In most of America, when a child is born to a married couple, the husband is presumed to be the father of the child. In certain instances, that is a rebuttable presumption. However, while the United States Supreme Court has held numerous times that one of the oldest, most fundamental liberty interest rights is that of a parent’s interest in the care, custody and control of his child, this fundamental right is being denied to putative fathers across America in the name of state policy and historical deference. In America, if biological parents of a child are not married to each other at the time of birth, and the birth mother wishes to give that child up for adoption, the father has an uphill battle should he wish to raise his child rather than agree to an adoption. Indeed, there is no guarantee that an objection to adoption proceedings by a putative father will guarantee the father custody of his child.

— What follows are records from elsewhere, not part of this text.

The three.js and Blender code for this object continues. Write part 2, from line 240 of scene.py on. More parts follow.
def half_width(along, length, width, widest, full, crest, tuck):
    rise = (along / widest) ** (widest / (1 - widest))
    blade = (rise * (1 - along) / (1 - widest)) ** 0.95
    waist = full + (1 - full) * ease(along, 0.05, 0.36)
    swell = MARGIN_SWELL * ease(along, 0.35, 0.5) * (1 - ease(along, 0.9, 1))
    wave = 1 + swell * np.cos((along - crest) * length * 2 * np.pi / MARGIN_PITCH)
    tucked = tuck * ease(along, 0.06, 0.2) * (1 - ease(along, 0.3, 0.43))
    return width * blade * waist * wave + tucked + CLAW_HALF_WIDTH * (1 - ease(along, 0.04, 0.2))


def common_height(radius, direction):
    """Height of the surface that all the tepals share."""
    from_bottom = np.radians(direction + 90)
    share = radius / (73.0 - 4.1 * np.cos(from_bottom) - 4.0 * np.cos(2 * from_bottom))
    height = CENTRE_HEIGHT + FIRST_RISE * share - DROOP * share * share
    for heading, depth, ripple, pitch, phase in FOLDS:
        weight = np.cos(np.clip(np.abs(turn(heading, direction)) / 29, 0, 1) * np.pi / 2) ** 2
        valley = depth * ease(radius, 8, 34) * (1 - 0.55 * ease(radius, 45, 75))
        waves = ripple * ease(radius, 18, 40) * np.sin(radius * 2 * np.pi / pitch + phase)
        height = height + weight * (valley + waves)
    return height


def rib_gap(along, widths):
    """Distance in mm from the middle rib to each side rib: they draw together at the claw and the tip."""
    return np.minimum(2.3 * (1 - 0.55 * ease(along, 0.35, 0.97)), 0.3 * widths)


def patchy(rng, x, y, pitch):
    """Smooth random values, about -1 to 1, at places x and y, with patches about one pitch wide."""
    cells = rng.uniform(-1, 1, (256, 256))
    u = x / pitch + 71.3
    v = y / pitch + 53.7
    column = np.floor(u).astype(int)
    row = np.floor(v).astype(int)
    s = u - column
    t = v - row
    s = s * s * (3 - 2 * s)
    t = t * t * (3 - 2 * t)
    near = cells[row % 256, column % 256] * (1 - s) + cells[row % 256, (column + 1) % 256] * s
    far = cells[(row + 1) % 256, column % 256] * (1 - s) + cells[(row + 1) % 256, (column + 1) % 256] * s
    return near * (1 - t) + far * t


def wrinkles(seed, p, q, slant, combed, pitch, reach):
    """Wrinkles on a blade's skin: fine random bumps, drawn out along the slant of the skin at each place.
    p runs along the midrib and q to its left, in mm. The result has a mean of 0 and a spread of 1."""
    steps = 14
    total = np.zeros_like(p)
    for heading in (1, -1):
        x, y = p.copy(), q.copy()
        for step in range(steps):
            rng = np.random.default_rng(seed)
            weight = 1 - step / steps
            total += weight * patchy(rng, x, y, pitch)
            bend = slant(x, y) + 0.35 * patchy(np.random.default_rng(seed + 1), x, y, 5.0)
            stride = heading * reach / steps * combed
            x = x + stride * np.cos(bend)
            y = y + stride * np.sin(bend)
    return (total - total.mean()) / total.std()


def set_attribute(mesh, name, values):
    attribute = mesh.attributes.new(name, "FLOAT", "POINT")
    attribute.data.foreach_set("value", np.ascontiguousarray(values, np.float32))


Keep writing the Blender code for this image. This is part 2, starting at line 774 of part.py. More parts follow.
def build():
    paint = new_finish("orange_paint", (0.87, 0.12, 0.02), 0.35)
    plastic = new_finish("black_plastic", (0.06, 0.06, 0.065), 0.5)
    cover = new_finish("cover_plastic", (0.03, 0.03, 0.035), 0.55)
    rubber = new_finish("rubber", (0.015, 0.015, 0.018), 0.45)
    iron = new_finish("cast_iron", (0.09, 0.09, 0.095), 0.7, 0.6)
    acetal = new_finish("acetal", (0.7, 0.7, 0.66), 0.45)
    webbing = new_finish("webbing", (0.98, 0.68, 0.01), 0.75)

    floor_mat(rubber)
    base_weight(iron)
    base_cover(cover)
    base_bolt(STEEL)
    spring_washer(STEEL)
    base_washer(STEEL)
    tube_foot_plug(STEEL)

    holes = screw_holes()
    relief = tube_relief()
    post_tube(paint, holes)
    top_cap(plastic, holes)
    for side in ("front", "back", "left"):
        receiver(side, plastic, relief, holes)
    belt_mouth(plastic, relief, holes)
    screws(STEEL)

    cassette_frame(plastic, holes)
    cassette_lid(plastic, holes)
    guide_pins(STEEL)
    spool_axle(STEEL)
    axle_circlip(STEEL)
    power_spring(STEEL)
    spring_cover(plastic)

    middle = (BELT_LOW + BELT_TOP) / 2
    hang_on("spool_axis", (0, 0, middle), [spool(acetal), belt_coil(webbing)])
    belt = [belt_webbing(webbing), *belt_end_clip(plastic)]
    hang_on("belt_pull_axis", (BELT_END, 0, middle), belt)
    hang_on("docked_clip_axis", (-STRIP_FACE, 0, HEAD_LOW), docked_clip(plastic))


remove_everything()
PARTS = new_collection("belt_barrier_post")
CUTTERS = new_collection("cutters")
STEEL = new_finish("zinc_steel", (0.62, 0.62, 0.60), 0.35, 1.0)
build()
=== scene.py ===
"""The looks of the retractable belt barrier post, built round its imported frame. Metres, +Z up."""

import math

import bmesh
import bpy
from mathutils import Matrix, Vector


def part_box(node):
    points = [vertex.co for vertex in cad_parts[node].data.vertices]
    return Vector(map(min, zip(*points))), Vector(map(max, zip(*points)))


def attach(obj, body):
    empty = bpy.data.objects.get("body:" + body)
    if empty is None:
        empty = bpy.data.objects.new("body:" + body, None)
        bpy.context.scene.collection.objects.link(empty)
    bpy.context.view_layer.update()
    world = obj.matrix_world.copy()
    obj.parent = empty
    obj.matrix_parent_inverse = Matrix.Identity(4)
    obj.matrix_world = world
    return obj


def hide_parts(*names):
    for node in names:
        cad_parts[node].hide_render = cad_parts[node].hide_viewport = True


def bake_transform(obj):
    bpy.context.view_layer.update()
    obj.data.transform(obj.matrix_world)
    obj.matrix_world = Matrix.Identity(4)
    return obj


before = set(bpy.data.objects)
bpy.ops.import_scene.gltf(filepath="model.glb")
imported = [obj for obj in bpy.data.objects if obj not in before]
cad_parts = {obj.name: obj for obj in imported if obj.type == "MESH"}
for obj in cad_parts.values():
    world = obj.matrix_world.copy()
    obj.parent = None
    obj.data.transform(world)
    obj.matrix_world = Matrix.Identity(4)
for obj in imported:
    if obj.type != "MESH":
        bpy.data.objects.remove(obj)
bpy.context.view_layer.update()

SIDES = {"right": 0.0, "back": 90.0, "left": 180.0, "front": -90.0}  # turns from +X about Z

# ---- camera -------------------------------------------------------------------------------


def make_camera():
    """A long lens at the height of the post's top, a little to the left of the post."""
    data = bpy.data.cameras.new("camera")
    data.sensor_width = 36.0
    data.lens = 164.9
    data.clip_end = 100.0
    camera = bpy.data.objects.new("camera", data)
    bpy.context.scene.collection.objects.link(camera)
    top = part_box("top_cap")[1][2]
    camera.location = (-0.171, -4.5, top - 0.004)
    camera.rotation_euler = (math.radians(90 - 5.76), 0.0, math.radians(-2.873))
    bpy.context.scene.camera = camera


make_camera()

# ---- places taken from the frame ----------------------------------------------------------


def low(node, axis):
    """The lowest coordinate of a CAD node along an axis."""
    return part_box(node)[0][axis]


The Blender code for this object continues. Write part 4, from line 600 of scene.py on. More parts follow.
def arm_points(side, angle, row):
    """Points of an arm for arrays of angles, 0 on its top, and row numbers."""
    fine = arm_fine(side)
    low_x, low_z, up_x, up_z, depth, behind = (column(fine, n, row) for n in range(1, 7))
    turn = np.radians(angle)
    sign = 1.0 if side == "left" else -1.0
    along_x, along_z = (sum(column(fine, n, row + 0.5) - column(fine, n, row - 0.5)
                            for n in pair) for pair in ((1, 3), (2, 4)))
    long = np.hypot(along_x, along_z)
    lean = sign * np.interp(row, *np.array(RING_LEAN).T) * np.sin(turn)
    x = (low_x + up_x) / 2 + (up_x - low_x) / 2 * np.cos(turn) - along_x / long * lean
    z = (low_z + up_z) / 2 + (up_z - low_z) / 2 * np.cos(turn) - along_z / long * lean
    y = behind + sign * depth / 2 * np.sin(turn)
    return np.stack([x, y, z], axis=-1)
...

Nor is there a guarantee that he would be successful in defeating the adoption proceeding. This paper will explore issues facing putative fathers and the seemingly systematic denial of their parental rights, including the systems currently in place such as registration on Putative Father Registries and in some states, petitioning courts for adjudication simply to be recognized as a father in order to have standing to oppose adoption proceedings and whether the system as it exists today is in the best interest of the parties involved, or whether the procedural hoops and legal wrangling that putative fathers must engage in, that ultimately result in the blatant denial of constitutionally protected rights of fathers. Indeed, some would argue that Putative Father Registries do not protect an unmarried father’s right to be a father, but rather, serve as a tool to expedite the termination of his parental rights in order to expedite the adoption process.